The conventional viewpoint has bugged me for years, so it's nice to see someone articulating what I'd thought all along and caused me a lot of self-doubt. Nice summary.
Another terrific explanation, Bob! Yet, if I may offer a different point of view, the way I always understood it, is that the base-emitter (input) current directly controls the collector-emitter (output) current. Thanks to Ohm's law, increasing base voltage causes a rise in base current, which in turn, raises collector current far higher. Finally, thanks again to Ohm's law, this rise in collector current causes a substantial drop in collector voltage. And, conversely, dropping base voltage would have the opposite effect on collector voltage! (P.S. - I should point out that this explanation applies specifically to common- emitter circuits!)
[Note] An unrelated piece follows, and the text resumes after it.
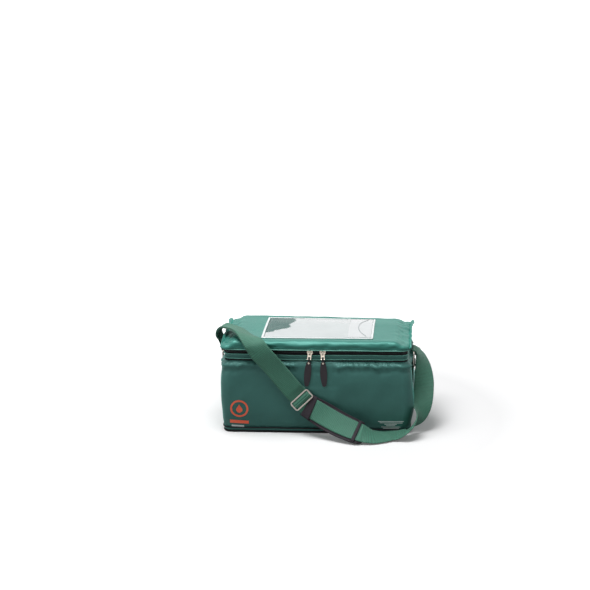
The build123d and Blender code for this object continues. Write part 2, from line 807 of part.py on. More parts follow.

As Bob so astutely pointed out, in order to get any measure of linearity from the input voltage variation, it must indeed be restricted to a very small operating range. This, combined with the highly linear relationship between base and collector currents, is quite probably why "they" say that BJT's amplify current, rather than voltage . Yet, I have always felt that this highly restricted input voltage range is the VERY REASON they are so useful as amplifiers, since this is PRECISELY what devices such as dynamic microphones, magnetic pickups and phonograph cartridges provide! After all, if they REQUIRED a much wider input range, something more on par with the output voltage range, then their gain would be rather insignificant, and thus, their usefulness as amplifiers would be greatly diminished!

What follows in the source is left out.